First Problem


By the integral test, the difference between the sum of the infinite series and the n-th partial sum is less than 1/(4*n^4). Therefore, for n=32 we see that the difference is approximately 0.0000002. The partial sum in this case is 1.0369275 (by the program). Hence the sum must be between 1.0369275 and 1.0369277. Both numbers round off to 1.036928, so this is the correct result.
#include <stdio.h>

int main(){

  int i, n;
  double x, term, sum;

  n=32;

  for (i=1; i <=n; i=i+1){
    x = 1/(double)i;
    term = x*x*x*x*x;
    sum = sum + term;
  }

  printf("The sum of %d terms is equal to %lf\n",n,sum);

}

Second Problem


By Leibniz test, the difference between the sum of the infinite series and the n-th partial sum is less than the next term. Therefore, for n=18 we see that the difference is approximately 0.0000004. The partial sum in this case is 0.9721195 (by the program).
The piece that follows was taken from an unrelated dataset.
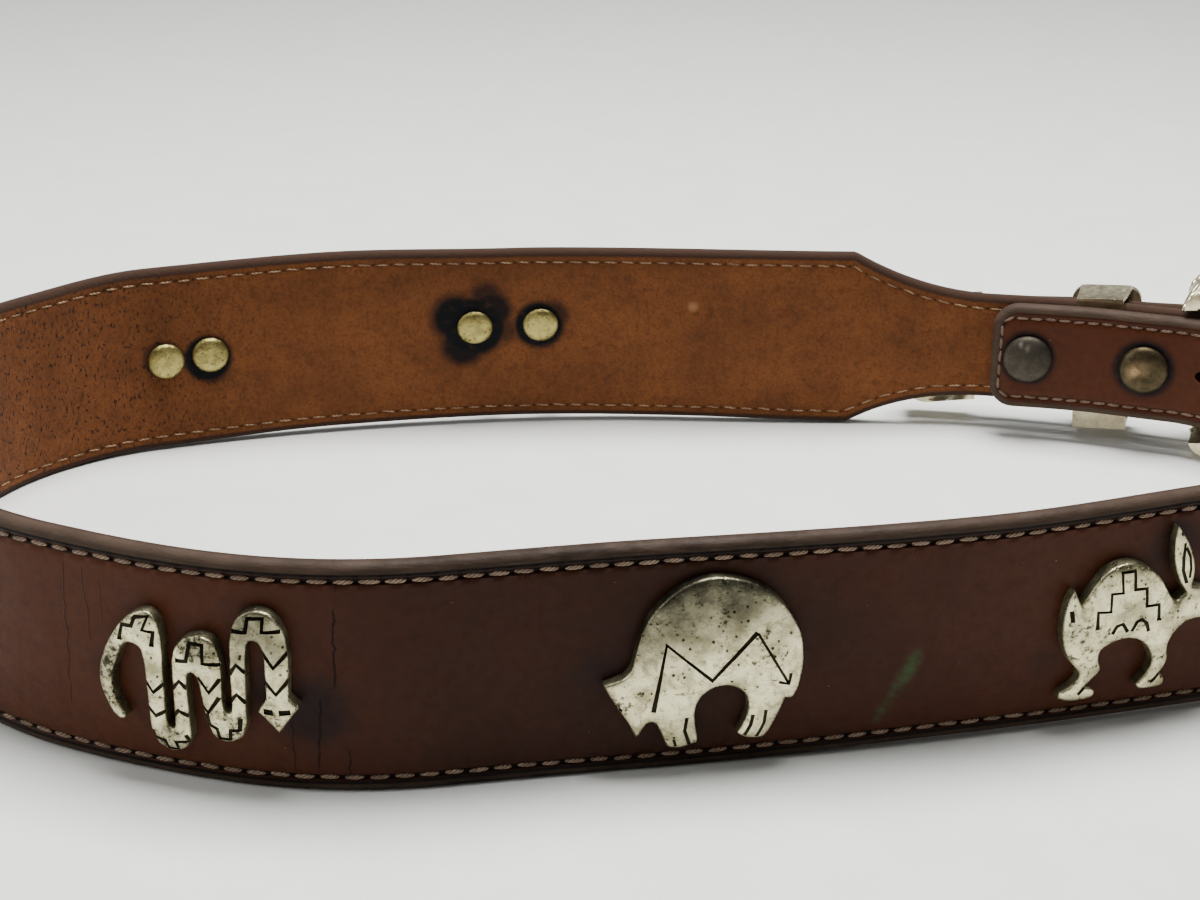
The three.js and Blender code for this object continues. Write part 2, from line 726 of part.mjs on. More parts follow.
// Buckle frame with its bar, drawn with the bar at the origin and turned in its own plane.
// Its side walls are deep beside the bar, and slope up to the thin far rim.
function buckleGeometry() {
  const turn = toRadians(frameTurn);
  const body = slab(
    roundedOutline(-frameRight, frameLeft, -frameHalfHeight, frameHalfHeight, frameCorner),
    frameBackDepth,
    frameFaceDepth,
    8,
  );
  const opening = box(
    -frameOpeningRight, frameOpeningLeft,
    -frameOpeningHalf, frameOpeningHalf,
    frameBackDepth - 1, frameFaceDepth + 1,
  );
  const channel = box(
    -frameRight - 1, frameLeft + 1,
    -frameChannelHalf, frameChannelHalf,
    frameBackDepth - 1, frameRimDepth,
  );
  const slope = new THREE.Shape();
  slope.moveTo(-frameWallReach, frameBackDepth - 1);
  slope.lineTo(-frameSlopeEnd, frameRimDepth);
  slope.lineTo(-frameRight - 1, frameRimDepth);
  slope.lineTo(-frameRight - 1, frameBackDepth - 1);
  const behind = slab(slope, -frameHalfHeight - 1, frameHalfHeight + 1, 1).rotateX(Math.PI / 2);
  const [whole, ...cuts] = [body, opening, channel, behind].map((shape) => (
    toSolid(shape.rotateZ(turn).translate(0, frameCentreHeight, 0))
  ));
  const bar = new THREE.CylinderGeometry(barRadius, barRadius, frameOpeningHalf * 2 + 2, 20);
  bar.translate(0, frameCentreHeight, barDepth);
  const solid = cuts.reduce((rest, cut) => rest.subtract(cut), whole).add(toSolid(bar));
  return standOn(strapPath, 0, 0, toGeometry(solid));
}

addPiece('buckle_frame', buckleGeometry(), materials.silver);

// Prong: an eye round the bar and a shank up through the hole on to the far rim
function prongGeometry() {
  const height = wideHalf + strapPath.end.lift + 0.3;
  const restDepth = frameFaceDepth + prongRestGap + prongRadius;
  const route = new THREE.CatmullRomCurve3([
    new THREE.Vector3(-2.2, height, barDepth),
    new THREE.Vector3(-5.8, height, barDepth + 0.9),
    new THREE.Vector3(-7.8, height, billetDepth - 3.4),
    new THREE.Vector3(-8.4, height, billetDepth + 1.2),
    new THREE.Vector3(-10.4, height, restDepth - 1.2),
    new THREE.Vector3(-14.4, height, restDepth + 0.5),
    new THREE.Vector3(-20.6, height, restDepth),
  ]);
  const section = new THREE.Shape().absarc(0, 0, prongRadius, 0, Math.PI * 2, false);
  const shank = new THREE.ExtrudeGeometry(section, { steps: 20, extrudePath: route, curveSegments: 5 });
  const round = (radius) => {
    const cylinder = new THREE.CylinderGeometry(radius, radius, prongEyeWidth, 20);
    return toSolid(cylinder.translate(0, height, barDepth));
  };
  const solid = round(prongEyeRadius).add(toSolid(shank)).subtract(round(prongEyeBore));
  return standOn(strapPath, 0, 0, toGeometry(solid));
}

addPiece('prong', prongGeometry(), materials.silver);

// Keeper: a bent band with a wider plate in front
function keeperGeometry() {
  const half = keeperBandWidth / 2;
  const low = keeperInnerLow - keeperBandThickness;
  const high = keeperInnerHigh + keeperBandThickness;
  const front = keeperPlateDepth + keeperPlateThickness;
  const corner = keeperBandCorner;
  const outline = new THREE.Shape();
  outline.moveTo(keeperBackDepth, low);
  outline.lineTo(front - corner, low);
  outline.absarc(front - corner, low + corner, corner, -Math.PI / 2, 0, false);
  outline.absarc(front - corner, high - corner, corner, 0, Math.PI / 2, false);
  outline.lineTo(keeperBackDepth, high);
  const band = slab(outline, -half, half, 6).rotateY(-Math.PI / 2);
  const inner = box(
    -half - 1, half + 1,
    keeperInnerLow, keeperInnerHigh,
    keeperBackDepth + keeperBackThickness, keeperPlateDepth,
  );
  const plateHalf = keeperPlateWidth / 2;
  const plate = slab(
    roundedOutline(-plateHalf, plateHalf, keeperPlateLow, keeperPlateHigh, keeperPlateCorner),
    keeperPlateDepth,
    front - 0.2,
    6,
  );
  const solid = toSolid(band).subtract(toSolid(inner)).add(toSolid(plate));
  const middle = (keeperInnerLow + keeperInnerHigh) / 2;
  const geometry = toGeometry(solid).translate(0, -middle, 0);
  geometry.rotateZ(toRadians(keeperTurn)).translate(0, middle, 0);
  return standOn(strapPath, keeperPlace, 0, geometry);
}

addPiece('keeper', keeperGeometry(), materials.silver);

// Tip: a metal shoe over the tail's end, bent as the tail is
function shoeOutline(start, end, half, radius) {
  const outline = new THREE.Shape();
  outline.moveTo(start, wideHalf - half);
  outline.lineTo(end - radius, wideHalf - half);
  outline.absarc(end - radius, wideHalf - half + radius, radius, -Math.PI / 2, 0, false);
  outline.absarc(end - radius, wideHalf + half - radius, radius, 0, Math.PI / 2, false);
  outline.lineTo(start, wideHalf + half);
  return outline;
}

function tipGeometry() {
  const outer = tipGap + tipWall;
  const end = tailPath.total + outer;
  const start = end - tipLength;
  const shell = slab(
    shoeOutline(start, end, narrowHalf + outer, endCornerRadius + outer),
    -halfThickness - outer,
    halfThickness + outer,
    6,
  );
  const pocket = slab(
    shoeOutline(start - 1, tailPath.total + tipGap, narrowHalf + tipGap, endCornerRadius),
    -halfThickness - tipGap,
    halfThickness + tipGap,
    6,
  );
  const solid = toSolid(shell).subtract(toSolid(pocket));
  const fine = new TessellateModifier(tipFacet, 12).modify(toGeometry(solid).toNonIndexed());
  return bend(fine, (x, y, z) => pointOn(tailPath, x, z, y));
}

addPiece('tail_tip', tipGeometry(), materials.silver);

export default belt;
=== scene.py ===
import functools
import math

import bmesh
import bpy
import numpy as np
from mathutils import Matrix, Vector, noise


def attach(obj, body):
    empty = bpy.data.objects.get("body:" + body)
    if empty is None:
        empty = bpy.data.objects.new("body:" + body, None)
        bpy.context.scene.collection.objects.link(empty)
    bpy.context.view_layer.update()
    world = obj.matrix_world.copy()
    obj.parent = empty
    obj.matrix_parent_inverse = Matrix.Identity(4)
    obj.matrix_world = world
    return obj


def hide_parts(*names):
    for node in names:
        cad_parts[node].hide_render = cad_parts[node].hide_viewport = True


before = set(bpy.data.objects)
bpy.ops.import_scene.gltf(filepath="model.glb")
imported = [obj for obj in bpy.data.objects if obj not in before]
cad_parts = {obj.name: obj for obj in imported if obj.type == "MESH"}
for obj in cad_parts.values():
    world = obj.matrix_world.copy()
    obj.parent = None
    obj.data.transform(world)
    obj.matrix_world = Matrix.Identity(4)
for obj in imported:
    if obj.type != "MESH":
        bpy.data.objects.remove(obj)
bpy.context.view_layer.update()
mm = 0.001  # every size below is in millimetres
print("frame loaded:", len(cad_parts), "nodes")

# The strap's line on the table. Each row is an arc: length, turn to the left, then the outward
# lean of the top edge and the lift of the lower edge that it reaches at its end.
strapRows = [
    (24, 0.2, 0, -0.5),  # buckle end
    (24, 10.1, 0, -0.8),
    (30.5, 8.4, -3.0, 0.3),  # taper
    (36.5, -1.8, -5.3, 1.0),  # back
    (36, 8.2, -5.7, 1.4),
    (36, 6.3, -0.8, 1.2),
    (36, 7.0, 1.2, 0.4),
    (24, 27.5, -1.7, 0),
    (20, 28.0, 0, 0),  # left turn
    (102, 81.4, 0, 0),
    (26, 9.9, 0.9, 0),
    (34, 24.9, 1.3, 0),  # front
    (30, -2.3, 0.7, 0),
    (50, 4.3, 4.0, 0.6),
    (50, 2.7, -0.3, 0.8),
    (40, 15.4, 3.7, 0),
    (26, 20.2, 0, 0),  # right turn
    (44, 57.5, 0, 0.3),
    (30, 51.4, 0, 1.0),
    (20, 0.3, 0, -0.4),  # end beside the bar
]
tailRows = [
    (24, 0.2, 0, -1.5),
    (24.8, 10.1, 0, -2.6),
    (18.5, 3.4, 0, -4.4),
]
route = {
    "barX": 106.08,
    "barY": 51.51,
    "heading": 160.1,
    "lift": -0.4,
    "barDepth": -3.4,  # the bar's place behind the strap's middle
    "billetDepth": 4.6,  # the free end passes this far outside the bar
    "tongueDepth": -4.8,
    "tongueBlend": 12.0,
    "tongueLength": 49.3,
    "joinEase": 40.0,
}


def ease(share):
    share = min(max(share, 0.0), 1.0)
    return share * share * (3 - 2 * share)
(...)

Hence the sum must be between 0.9721195 and 0.9721199. Both numbers round off to 0.972120, so this is the correct result. This series converges faster as we can see form the above discussion (n^5 grows faster than 4*n^4).
#include <stdio.h>

int main(){

  int i, n;
  double x, term, sum;

  n=18;

  for (i=1; i <=n; i=i+1){
    x = 1/(double)i;
    term = x*x*x*x*x;
    if (i%2==1)
      sum = sum + term;
    else
      sum = sum - term;
  }

  printf("The sum of %d terms is equal to %lf\n",n,sum);

}

Third Problem


#include <stdio.h>
#include <math.h>
#define Pi M_PI

int main(){

  int i;
  double x;

  printf("Degree \t Sine \t \t Cosine \t Tangent \n");
  printf("-------------------------------------------------\n");
  for (i=0; i <= 90; i=i+1){
    x = i/180.0*Pi;
printf("%d. \t %lf \t %lf \t %lf \n",i,sin(x), cos(x), tan(x));
  }

}

Since Pi is irrational, it is represented by an approximate rational number M_PI. Therefore, the conversion of 90 degrees into radians is approximate. Since tan(x) tends to infinity as x tends to Pi/2 we that the approximate value of tangent at 90 degrees is a very large number.